Am Rind lässt sich aber sehr gut zeigen, wie verschiedene – auch ideologisch gefärbte – Positionen zu einem munteren Fakten-Durcheinander führen. So propagiert der Deutsche Tierschutzbund als Lösung für das Klimaproblem gerade die kritisierte extensive Weidehaltung. Dagegen zeigt eine vielzitierte Studie von Judith Capper aus den USA eindeutig, dass in den letzten vierzig Jahren die Umweltbelastungen durch intensivere Rinderhaltung deutlich gesenkt werden konnte – weil deren Leistungen gestiegen sind. In einem aktuellen Vortrag fasst Dr. Larry Chase unter anderem Cappers Erkenntnisse zusammen und kombiniert sie mit neuen Ideen:

  • In der Milchindustrie werden nicht mal mehr ein Viertel (21 %) der Tiere gehalten, die noch 1944 benötigt wurden, um die Bevölkerung zu versorgen.
  • Durch die gezieltere Fütterung ist nur noch ein Zehntel (9,7 %) der Fläche nötig, die in 1944 für die Milchrinderhaltung beansprucht wurde.
  • Die jetzt noch vorhandenen Tiere (Studie aus 2007) produzieren weniger als die Hälfte (44 %) der Methanmenge, die in 1944 ausgestoßen wurde.
  • Sie  verbrauchen nur noch 35 Prozent des Wassers und produzieren ein Viertel der Kotmenge (26 %) der Tiere aus dem Jahr 1944.

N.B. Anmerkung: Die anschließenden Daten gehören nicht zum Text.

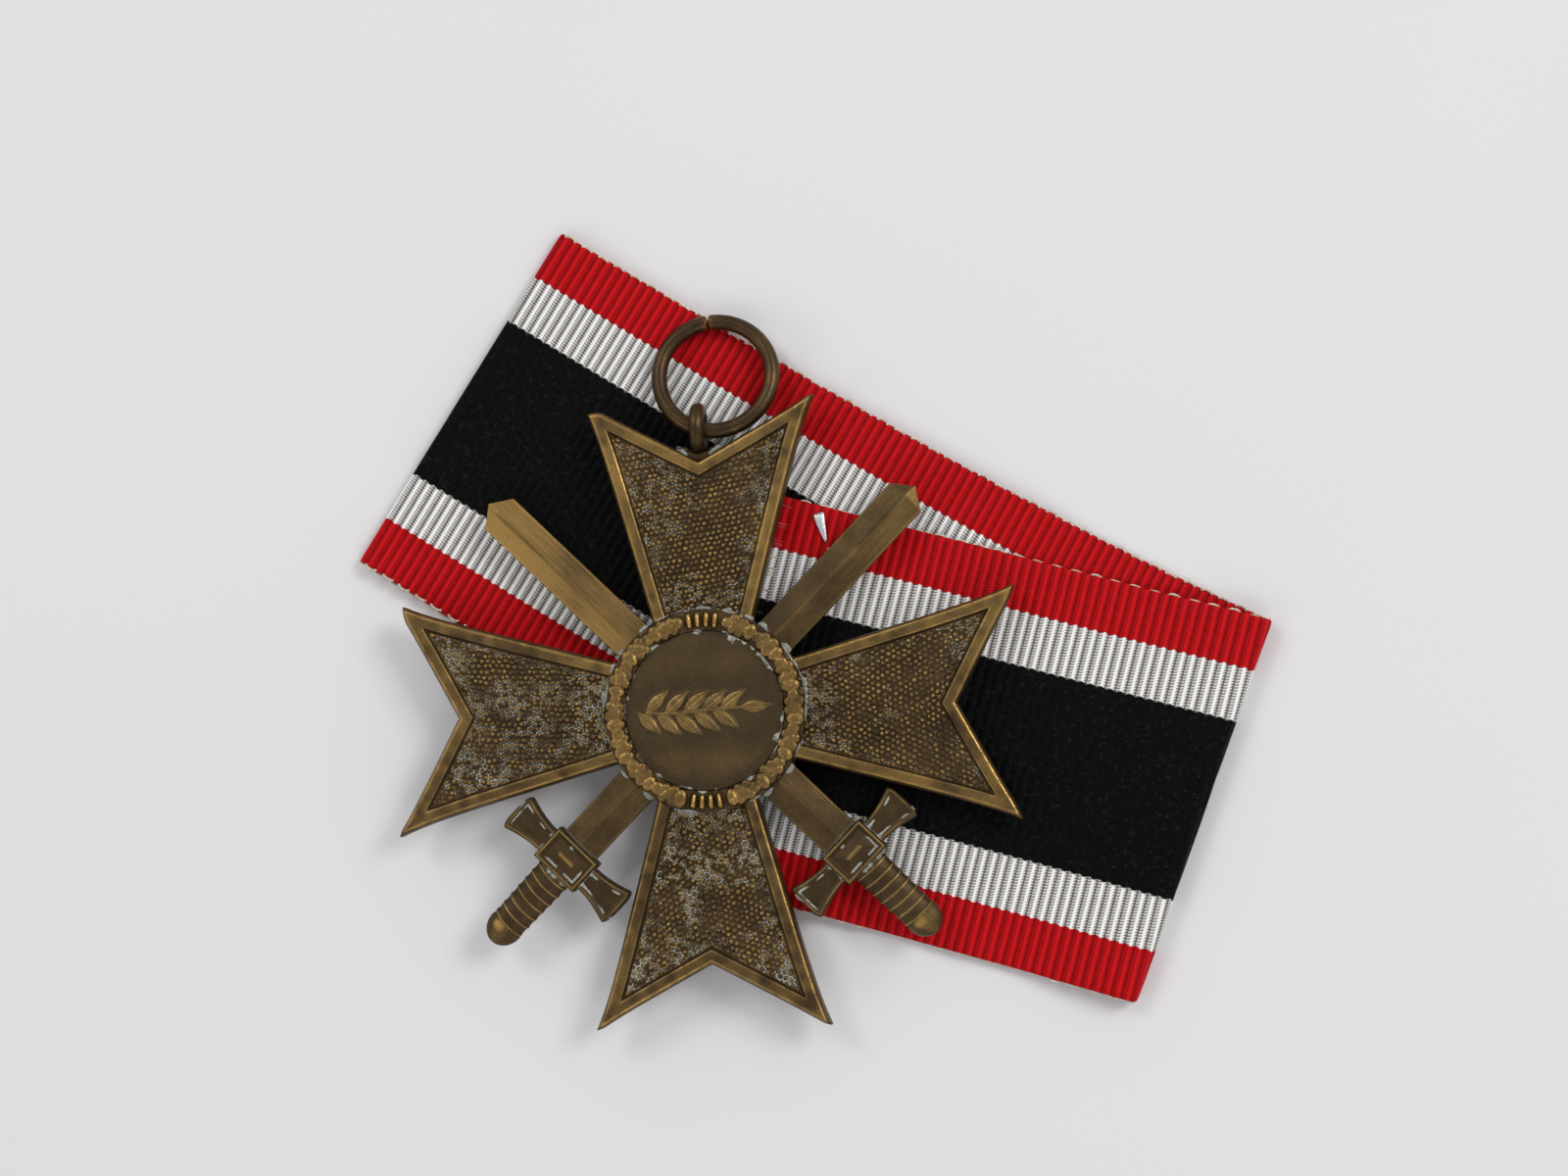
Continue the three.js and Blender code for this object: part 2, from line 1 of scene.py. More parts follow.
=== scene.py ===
"""A bronze service cross with crossed swords, lying on its folded ribbon.

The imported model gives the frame: where each part is and how big it is. The classes below work out the
struck, worn and woven surfaces round it. All sizes are in millimetres until a mesh is written.
"""

import logging
import math
from dataclasses import dataclass, field
from enum import Enum

import bpy
import numpy as np
from mathutils import Matrix, Vector


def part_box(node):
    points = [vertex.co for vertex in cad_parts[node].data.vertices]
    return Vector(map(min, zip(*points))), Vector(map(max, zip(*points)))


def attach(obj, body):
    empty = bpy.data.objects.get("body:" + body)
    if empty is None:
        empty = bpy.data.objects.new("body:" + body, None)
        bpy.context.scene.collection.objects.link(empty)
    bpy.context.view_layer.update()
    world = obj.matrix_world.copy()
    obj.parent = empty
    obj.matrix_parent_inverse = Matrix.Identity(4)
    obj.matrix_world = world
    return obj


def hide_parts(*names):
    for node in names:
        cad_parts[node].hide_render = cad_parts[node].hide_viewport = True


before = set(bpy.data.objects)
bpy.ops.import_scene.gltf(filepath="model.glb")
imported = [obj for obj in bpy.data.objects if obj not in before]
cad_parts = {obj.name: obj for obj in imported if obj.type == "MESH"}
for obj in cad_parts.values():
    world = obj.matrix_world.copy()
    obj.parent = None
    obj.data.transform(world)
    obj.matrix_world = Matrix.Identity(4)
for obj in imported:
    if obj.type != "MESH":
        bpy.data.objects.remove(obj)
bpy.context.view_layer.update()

LOG = logging.getLogger("medal")
MM = 0.001
TURN = 2 * math.pi
ROW_SHARE = math.sqrt(0.75)  # row to row over pebble to pebble, on a staggered lattice
PATCH_TABLE = 64  # random values each way before soft patches repeat
PATCH_START = 500.5  # keeps the lattice places of soft patches above zero
STONE_TABLE = 96  # pebble seeds each way before they repeat
STONE_START = 480.0  # keeps the pebbles' lattice places above zero
STONE_JITTER = 0.22  # how far a pebble's seed strays from its place, in pitches
STONE_RADIUS = 0.66  # radius of a pebble's crown, in pitches
JOINT_REACH = 0.36  # distance difference at which a joint ends, in pitches
FILM_WIDTH = 36.0  # width of the camera's film, in its own millimetres


# ---- small tools ---------------------------------------------------------------------------------


def ease(t: np.ndarray) -> np.ndarray:
    """Eases from 0 to 1 with level ends: 3t^2 - 2t^3."""
    t = np.clip(t, 0.0, 1.0)
    return t * t * (3 - 2 * t)


def bell(x: np.ndarray, centre: float, width: float) -> np.ndarray:
    """A bell curve of height 1: e to the minus square of the offset over the width."""
    return np.exp(-(((x - centre) / width) ** 2))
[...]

Mehr Kraftfutter gut für’s Klima

Das gerade in einem ARD-Beitrag so heftig kritisierte Kraftfutter ist laut Chase sogar gut für das Klima: Ein höherer Kraftfutter-Anteil, beziehungsweise mehr Maissilage senke im Vergleich zur reinen Grasfütterung den Methan-Ausstoß. Auf die Spitze treiben ließe sich die Verringerung des Methan-Anteils durch eine Reihe aus anderen Gründen aber eben nicht gewollter Maßnahmen in der Milchrinderhaltung:

  • eine weitere Milchleistungssteigerung durch Zucht,
  • eine Verbesserung der Futterverwertung (Ionophore als Leistungsföderer),
  • den Einsatz von Hormonen zur Fertilitätssteigerung
  • kürzere Trockenstehzeiten und früheres Erstkalbealter.

In der Summe wären für die gleiche Menge Milch dann noch einmal deutlich weniger Kühe nötig, was weniger Methanausstoß, weniger Flächen- und Wasserverbrauch, etc bedeutet.
Natürlich geben auch Capper und Chase zu Bedenken, dass der Methan-Ausstoß nicht das alleinige Maß der Dinge sein darf. Zielt man nur auf  weniger Methanbildung schafft das neue Probleme an anderer Stelle – sowohl für die Tiergesundheit als auch die Umweltbelastung.
Bei der Fleischproduktion sieht es ähnlich aus: Fleischrinder, die extensiv gehalten werden (Weidemast) brauchen rund 226 Tage länger bis zur Schlachtreife, sie verbrauchen also deutlich länger Wasser und Futter und produzieren in dieser Zeit Kot, Urin und Methan. Dafür benötigen sie weniger Spezialfutter dessen Anbau und Transport unter Umständen Wasser- und CO2-intensiv ist.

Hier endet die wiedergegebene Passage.